Still, there's something to be said for sticking to what you know best. Mogwai has pushed its creative boundaries to their limits and in 2014 the band is merely content to work within those boundaries and sometimes they do so perfectly well. “Hexon Bogon” sounds somewhat fresh, its distorted guitars at the forefront while “Master Card” is choc full of powerful riffs, The album's closing track “The Lord is Out of the Control” is the sonic vision we've come to expect from Mogwai and makes for a perfectly sombre close. It also fills the quota for the album's solitary track with a vocoder. It doesn't help that the best tunes are among the shortest on the album. These moments are too few and far between unfortunately the splendour of “Master Card” isn't nearly enough to save the album from the diabolical “Repelish.” It's the one track that the band has to have on every album with a spoken word sample, and in this instance that sample isn't even interesting enough to keep you listening. It's just some guy rambling on about how Led Zeppelin's “Stairway to Heaven” is full of Satanic messages, or something of that ilk. The music is beyond repetitive and lifeless and as such “Repelish” will go down as one of the worst things I'll be hearing for the entire year. “Deesh” takes a lifetime to get going and then it doesn't actually go anywhere. It's not even one of those slow-burners that takes its time as it builds up an atmosphere, it just meanders along aimlessly with its thumb out at the side of the road but there's no lift forthcoming.

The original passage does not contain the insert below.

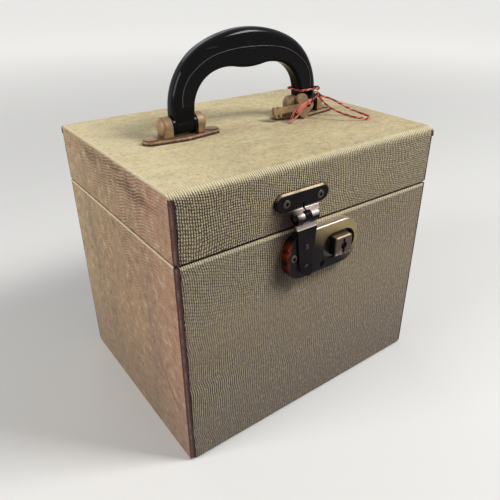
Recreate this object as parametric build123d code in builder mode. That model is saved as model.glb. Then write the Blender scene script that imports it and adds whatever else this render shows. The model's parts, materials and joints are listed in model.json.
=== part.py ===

I know Mogwai shies away from the use of a vocal, but these tracks would fit nicely with some lyrics, undoubtedly, and it would give the listener something else to actually latch onto. This works quite well on “Blues Hour.” It goes on for over six minutes and musically it doesn't teach us anything new or takes us to a new plane but we have a soft male vocal that at least manages to hold our attention for the bulk of the recording, except even overstays its welcome and we are left feeling underwhelmed at best and at worst exhausted. Listening to Rave Tapes becomes a chore, like waiting for a bus that you know is going to be late. Yes, it's still some pretty good music to get lost in but you just get the feeling that you've been lost here before and actually you know you're way around by this stage so what exactly is the point of it all? Too infrequent are the grand cinematic scopes of “Hexon Bogon” and for a band that's so well-travelled in the world of soundtracks that's unforgivable.
“The Lord is Out of Control” - Mogwai
The 411: If you're a fan of Mogwai, Rave Tapes is nothing you haven't already heard before, and if you're not a fan of Mogwai, this isn't going to change your mind, nor is it the place to start listening to the prolific Scottish post-rockers. Don't be fooled by the misleading title, Rave Tapes is no more a new direction for the band as 2001's Rock Action nor is it the demise of the band as the delve into the world of pounding synthesizers and unforgiving electronic elements. Rave Tapes is quintessential Mogwai without being essential in any sense of the word. Quite rightly, the band is content with their spot and why wouldn't they be, they have a dedicated following who likely lap this up, and they're well-positioned to continue making the same music for years to come without risking declining sales or ticket sales. For the casual fan, however, the ship has surely sailed.